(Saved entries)
- - -

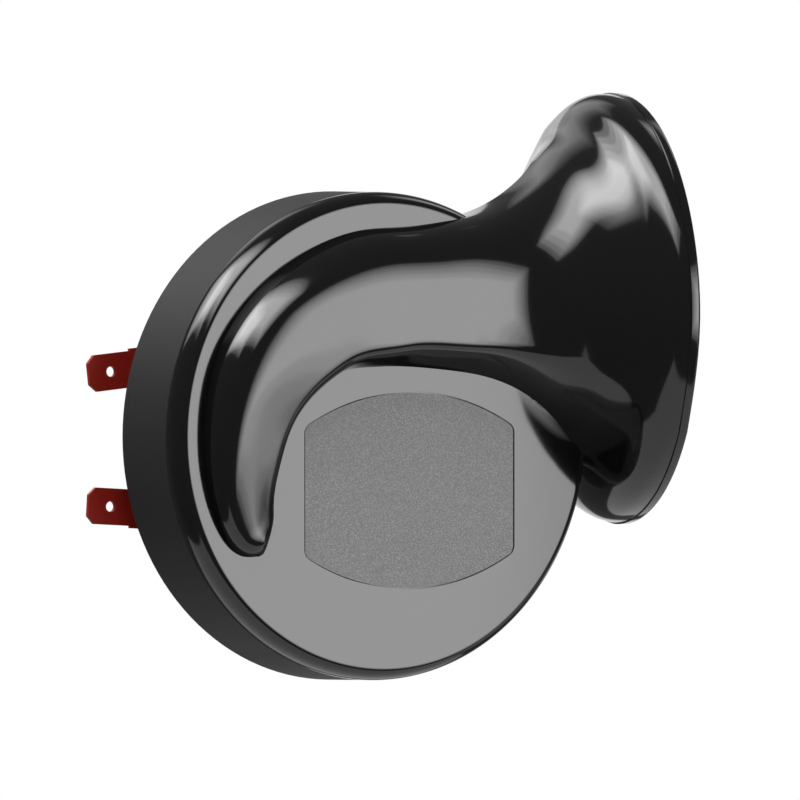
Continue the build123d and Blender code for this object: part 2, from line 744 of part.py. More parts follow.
write(terminal_tab("upper"), "terminal_tab_upper")
write(terminal_tab("lower"), "terminal_tab_lower")
write(terminal_rivets(), "terminal_rivets")
write(terminal_washers(), "terminal_washers")
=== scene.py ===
from math import cos, pi, radians, sin, sqrt

import bmesh
import bpy
import numpy as np
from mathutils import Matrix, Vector


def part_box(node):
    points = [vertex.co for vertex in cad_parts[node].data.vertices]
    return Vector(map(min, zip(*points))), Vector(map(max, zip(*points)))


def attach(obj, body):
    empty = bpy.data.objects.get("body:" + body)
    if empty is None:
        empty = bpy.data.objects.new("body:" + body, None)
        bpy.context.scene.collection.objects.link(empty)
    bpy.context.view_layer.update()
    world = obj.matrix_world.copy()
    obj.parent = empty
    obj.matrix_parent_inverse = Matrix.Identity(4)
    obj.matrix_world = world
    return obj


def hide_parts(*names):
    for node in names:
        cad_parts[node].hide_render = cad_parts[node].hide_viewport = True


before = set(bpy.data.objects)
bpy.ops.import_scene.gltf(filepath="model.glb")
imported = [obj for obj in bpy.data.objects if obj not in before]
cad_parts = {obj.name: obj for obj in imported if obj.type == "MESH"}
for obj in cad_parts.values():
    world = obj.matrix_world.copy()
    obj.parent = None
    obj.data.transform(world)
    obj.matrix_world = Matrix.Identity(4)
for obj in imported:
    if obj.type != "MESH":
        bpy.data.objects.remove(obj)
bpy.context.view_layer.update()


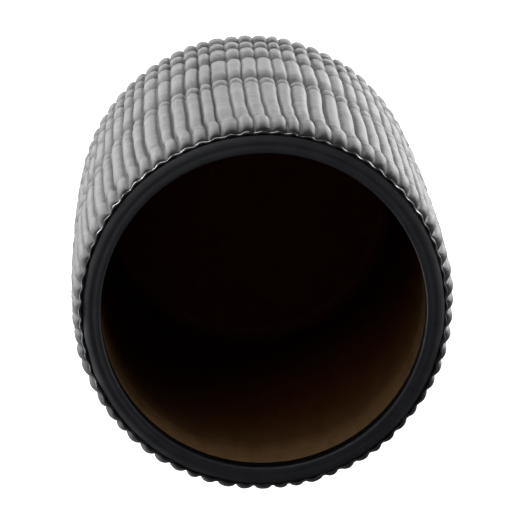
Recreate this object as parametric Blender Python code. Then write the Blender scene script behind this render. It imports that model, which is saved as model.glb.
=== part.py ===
"""Stoneware vase with a pleated outer skin, as the clay parts that a potter joins, and the glaze inside it.

Run with: blender --background --python part.py
Metres, +Z up. The origin is the centre of the foot, on the surface that the vase stands on.
A depth is measured down from the top of the lip.
"""

import math

import bmesh
import bpy

MM = 0.001

# Driving dimensions
HEIGHT = 183 * MM  # from the surface to the top of the lip
GAP = 0.3 * MM  # the slip joint between neighbouring parts

# The outside of the smooth inner wall: a shallow barrel, fullest at the belly
BELLY_DEPTH = 75 * MM
CORE_TOP_RADIUS = 68.3 * MM
CORE_BELLY_RADIUS = 69.7 * MM
CORE_BASE_RADIUS = 67.6 * MM
WALL_THICKNESS = 5.5 * MM

# Rim coil
LIP_INNER_RADIUS = 61.9 * MM  # the mouth
LIP_ROUNDING = 0.9 * MM
RIM_OUTER_RADIUS = 68.4 * MM
RIM_SLOPE = 1.8 * MM  # how far the rim falls from the lip to the skin
RIM_CURL = 3  # the fall starts flat at the lip and steepens outward with this power of the distance
RIM_HEIGHT = 6.5 * MM  # the rim coil stands on the wall from here down

# Floor and foot
SLAB_THICKNESS = 6.0 * MM
FOOT_HEIGHT = 3.0 * MM
FOOT_OUTER_RADIUS = 63.0 * MM
FOOT_INNER_RADIUS = 53.0 * MM
FOOT_ROUNDING = 1.0 * MM

# Glaze lining
GLAZE_THICKNESS = 0.8 * MM
FLOOR_CORNER = 6.0 * MM  # the inside rounding between floor and wall

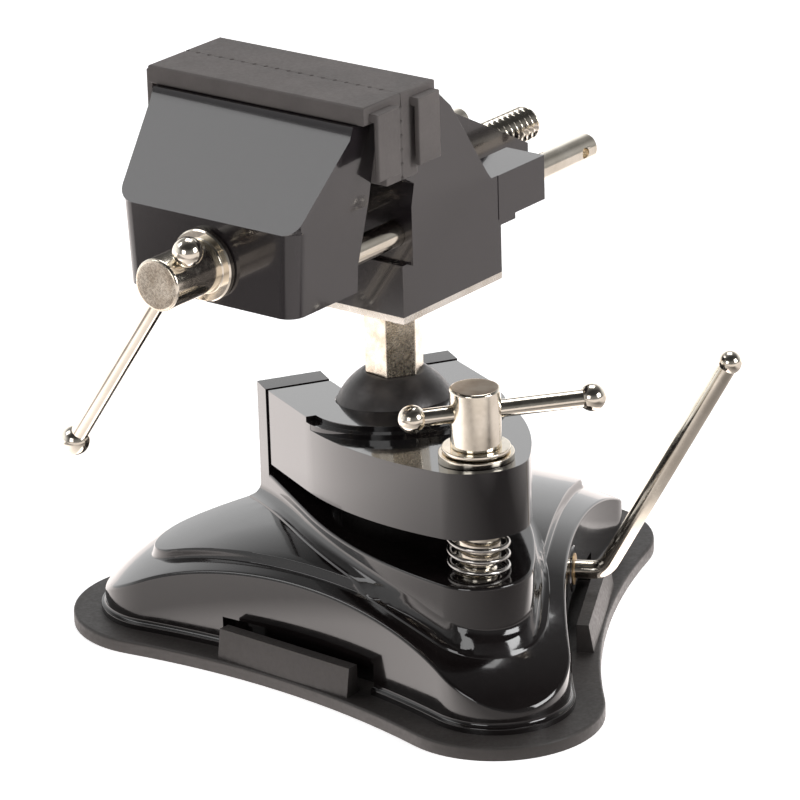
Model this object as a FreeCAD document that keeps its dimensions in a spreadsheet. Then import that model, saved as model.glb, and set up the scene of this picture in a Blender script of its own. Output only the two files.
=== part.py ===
import FreeCAD, Part
import math
import os
import re
import Sketcher

# Suction base vise: a small bench vise on a ball joint, held down by a lever-worked suction pad.
#
# Sizes are in millimetres and degrees.  The origin is the middle of the suction pad on the table,
# +Z is up and -Y is the front, where the ball's clamp screw stands.

SIZES = (
    # suction pad
    ("pad_reach", 99.4),           # centre to the tip of a lobe
    ("pad_tip_radius", 30.0),      # rounding of a lobe's tip
    ("pad_side_reach", 58.0),      # centre to the middle of a hollowed side
    ("pad_thickness", 4.0),
    ("pad_edge", 0.8),             # rounding of the pad's rim
    ("tab_width", 48.0),
    ("tab_thickness", 5.0),
    ("tab_top", 12.5),
    ("tab_inset", 0.8),            # tab's outer face in from the pad's side
    # base casing
    ("casing_inset", 9.6),         # casing wall in from the pad's edge
    ("flange_width", 1.4),
    ("flange_height", 1.8),
    ("casing_wall", 3.0),
    ("dome_height", 34.0),
    ("dome_crown_radius", 218.0),
    ("dome_rim_radius", 18.0),
    ("dome_reach", 91.0),          # centre to the dome's rim
    ("step_reach", 75.0),          # the raised step: centre to its tips
    ("step_tip_radius", 13.5),
    ("step_side_reach", 42.4),
    ("step_height", 2.6),
    ("tab_recess_depth", 4.0),
    ("tab_recess_side", 4.0),
    ("tab_recess_rise", 0.6),
    # lower clamp body and back wall, cast with the casing
    ("clamp_half_width", 29.5),
    ("nose_back", -56.5),          # centre of the clamp's rounded nose
    ("nose_radius", 15.0),
    ("flank_start", 2.0),          # where the straight sides end and the long arcs start
    ("lower_margin", 0.5),         # the lower body outside the plate
    ("lower_top", 40.0),
    ("wall_front", 33.9),
    ("wall_thickness", 7.6),
    ("wall_top", 66.5),
    ("wall_margin", 0.5),
    ("notch_half_width", 10.2),
    ("notch_floor", 52.4),
    # clamp plate
    ("plate_slope", 6.0),
    ("plate_rear_top", 66.3),
    ("plate_height", 22.9),
    ("plate_rear_gap", 0.9),
    ("plateau_drop", 3.3),
    ("shoulder_drop", 1.6),        # the upper of the two steps down to the plateau
    ("shoulder_radius", 26.5),     # the shoulder's round front
    ("shoulder_back", 0.0),        # its middle
    ("shoulder_tread", 3.0),
    ("hinge_height", 47.4),
    ("hinge_radius", 2.0),
    ("hinge_lug_half", 9.0),
    ("hinge_lug_radius", 4.2),
    ("hinge_side_gap", 0.3),
    ("hinge_lug_gap", 0.5),
    ("hinge_pin_left", 17.0),      # pin's blind end from the middle
    ("socket_radius", 19.6),
    ("socket_seat_rise", 3.4),     # where the seat starts above the ball's middle
    # ball joint
    ("ball_back", 6.0),            # ball axis behind the pad's middle
    ("ball_height", 61.7),
    ("ball_radius", 18.4),
    ("ball_gap", 0.25),
    ("ball_flat_radius", 9.0),
    ("seat_radius", 17.0),
    ("seat_top", 50.4),
    ("seat_depth", 5.4),
    ("seat_hole", 6.0),
    ("stem_corner_radius", 8.7),
    ("stem_spigot_radius", 5.0),
    ("stem_spigot_length", 24.0),
    ("stem_top_spigot", 4.0),
    ("stem_turn", 23.0),
    # clamp screw
    ("screw_back", -57.5),
    ("screw_head_radius", 7.15),
    ("screw_head_bottom", 76.9),
    ("screw_head_top", 94.0),
    ("screw_shank_radius", 6.2),
    ("screw_shank_bottom", 42.6),
    ("screw_thread_radius", 5.0),
    ("screw_thread_bottom", 20.0),
    ("screw_hole_radius", 7.9),
    ("screw_chamfer", 0.8),
    ("insert_radius", 7.4),
    ("insert_length", 13.0),
    ("insert_depth", 0.6),
    ("upper_washer_radius", 9.6),
    ("upper_washer_edge", 1.2),
    ("washer_sphere", 40.0),
    ("washer_hole", 6.8),
    ("lower_washer_hole", 7.3),      # room for the screw as the plate tilts
    ("lower_washer_radius", 10.6),
    ("lower_washer_top", 75.3),
    ("washer_gap", 0.12),
    ("spring_radius", 8.3),        # to the middle of the wire
    ("spring_wire", 0.65),
    ("spring_turns", 3.0),
    ("bar_radius", 2.5),
    ("bar_end_radius", 3.9),
    ("clamp_bar_drop", 7.2),       # bar's middle below the screw head's top
    ("clamp_bar_turn", -6.0),
    ("clamp_bar_left", 18.0),
    ("clamp_bar_right", 33.5),
    # suction lever and cam
    ("lever_side", -30.0),         # direction of the lever shaft
    ("lever_height", 19.5),
    ("lever_radius", 2.7),
    ("lever_bend", 57.5),
    ("lever_bend_radius", 6.0),
    ("lever_out", 36.5),
    ("lever_rise", 65.1),
    ("lever_knob_radius", 3.4),
    ("cam_radius", 5.5),
    ("cam_throw", 2.0),
    ("cam_half_width", 3.5),
    ("cam_angle", -47.5),          # where the cam points at rest
    ("cam_pin_radius", 0.75),
    ("shaft_end", -19.0),
    ("bush_radius", 4.6),
    ("bush_proud", 0.5),
    ("boss_wall", 2.4),            # of the boss round the outer bush
    ("boss_length", 6.0),
    ("boss_proud", 0.3),           # past the casing's wall
    ("bearing_half", 7.0),         # half width of the inner bearing post
    ("bearing_near", -9.0),
    ("bearing_length", 7.0),
    ("clip_radius", 4.4),
    ("clip_thickness", 0.8),
    ("clip_gap", 0.2),
    ("clip_groove", 0.7),          # depth of its groove
    ("cam_pin_sink", 0.3),         # pin's head below the cam's rim
    ("cam_pin_tail", 0.6),         # pin past the shaft on the thin side
    # pad stud
    ("disc_radius", 25.0),
    ("disc_thickness", 2.0),
    ("disc_rounding", 0.5),
    ("stud_foot", 2.2),
    ("stud_foot_radius", 13.0),
    ("stud_post", 3.2),
    ("stud_gap", 0.25),
    ("stud_half_depth", 4.6),
    ("stud_bar", 3.0),
    ("return_reach", 19.5),
    ("return_radius", 3.2),
    ("return_wire", 0.5),
    ("return_turns", 6.0),
    # head
    ("head_turn", -58.1),          # the head turned on its stem
    ("jaw_line", -41.9),           # where the jaws meet, from the ball axis
    ("mount_plate_thickness", 2.0),
    ("block_bottom", 107.6),
    ("block_top", 122.8),
    ("block_half_width", 27.2),
    ("block_front", 12.0),         # from the jaw line back
    ("block_rear", 58.0),
    ("plate_screw_radius", 1.5),
    ("plate_screw_head", 2.6),
    ("plate_screw_head_height", 1.4),
    ("plate_screw_length", 7.0),
    ("plate_screw_side", 22.0),
    ("plate_screw_inset", 5.0),
    ("rod_side", 23.0),
    ("rod_height", 131.0),
    ("rod_radius", 3.75),
    ("rod_rear", 106.5),
    ("rod_gap", 0.06),
    ("arm_half_width", 6.6),
    ("arm_rear", 76.0),
    ("arm_bottom", 124.6),
    ("arm_top", 137.8),
    ("lead_height", 133.7),
    ("jaw_top", 172.3),
    ("jaw_top_half", 34.8),
    ("jaw_mid_half", 30.8),
    ("jaw_low_half", 29.4),
    ("jaw_bottom", 122.6),
    ("throat_front", 14.0),
    ("throat_top", 151.0),
    ("throat_slope", 4.0),
    ("taper_start", 140.0),        # the sides widen above this
    ("fixed_back", 20.0),
    ("slope_top_back", 27.3),
    ("slope_top", 166.3),
    ("slope_foot_back", 54.0),
    ("slope_foot", 134.2),
    ("side_wall", 5.0),
    ("floor_rear", 62.0),
    ("floor_top", 127.0),
    ("gusset_half", 8.6),
    ("gusset_rear", 97.0),
    ("gusset_rear_top", 132.0),
    ("gusset_front_top", 169.0),
    ("gusset_bottom", 124.6),
    ("nut_radius", 7.0),
    ("nut_length", 18.0),
    ("moving_low_back", 11.0),
    ("moving_low_height", 130.0),
    ("moving_top_front", 17.4),
    ("slant_top_front", 18.9),
    ("slant_top", 169.0),
    ("slant_foot_front", 39.2),
    ("slant_foot", 146.5),
    ("moving_front_round", 5.0),
    # soft jaw covers
    ("cover_half", 37.5),
    ("cover_thickness", 5.4),      # over the jaw's top
    ("cover_face", 6.8),
    ("cover_drop", 19.3),          # its face below the jaw's top
    ("front_cover_reach", 16.1),
    ("back_cover_reach", 15.2),
    ("cover_meet", 0.1),
    ("tooth_pitch", 4.0),
    ("tooth_depth", 0.7),
    ("clip_tab_width", 9.5),
    ("clip_tab_thickness", 1.8),
    ("clip_tab_gap", 1.2),
    ("clip_tab_rise", 3.3),        # over the jaw's top
    ("clip_tab_drop", 15.7),
    ("clip_tab_inset", 4.2),
    ("clip_tab_web", 2.4),
    ("cover_seat_gap", 0.1),
    # lead screw and tommy bar
    ("lead_head_radius", 7.4),
    ("lead_face", 60.5),           # from the jaw line forward
    ("lead_collar_radius", 10.2),
    ("lead_collar_length", 2.2),
    ("lead_head_chamfer", 0.9),
    ("lead_root_radius", 4.3),
    ("lead_crest_radius", 5.1),
    ("lead_rear", 109.0),
    ("lead_groove_radius", 4.2),
    ("clip_radius_jaw", 7.2),      # the clip that holds the screw in the moving jaw
    ("tommy_in", 6.5),             # bar's middle behind the head's face
    ("tommy_drop", 55.2),          # below the horizontal
    ("tommy_long", 66.5),
    ("bar_stop_gap", 0.05),        # between a bar's end and the hole that stops it
    ("tommy_end_radius", 4.2),
    ("bar_gap", 0.08),
    ("shaft_gap", 0.06),
    ("press_gap", 0.02),           # round a bar in the ball pressed on its end
    ("face_gap", 0.1),
    ("hole_room", 0.6),            # a clearance hole past what goes through it
    ("rod_screw_radius", 1.5),
    ("rod_screw_front", 20.0),
    ("rod_screw_sink", 0.4),
    ("rod_hole_radius", 1.6),
    ("rod_hole_back", 6.0),
    ("rod_chamfer", 0.5),
    ("rod_front", 26.0),           # from the jaw line forward
)
NAMES = {name for name, size in SIZES}
QUARTER_TURN = 90.0
HALF_TURN = 180.0
FULL_TURN = 360.0
TINY = 1e-4                        # lengths below this count as nothing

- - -

What is asked =>
Where a line above contains the word "Then", copy that line.

Task response =>
Recreate this object as parametric Blender Python code. Then write the Blender scene script behind this render. It imports that model, which is saved as model.glb.
Model this object as a FreeCAD document that keeps its dimensions in a spreadsheet. Then import that model, saved as model.glb, and set up the scene of this picture in a Blender script of its own. Output only the two files.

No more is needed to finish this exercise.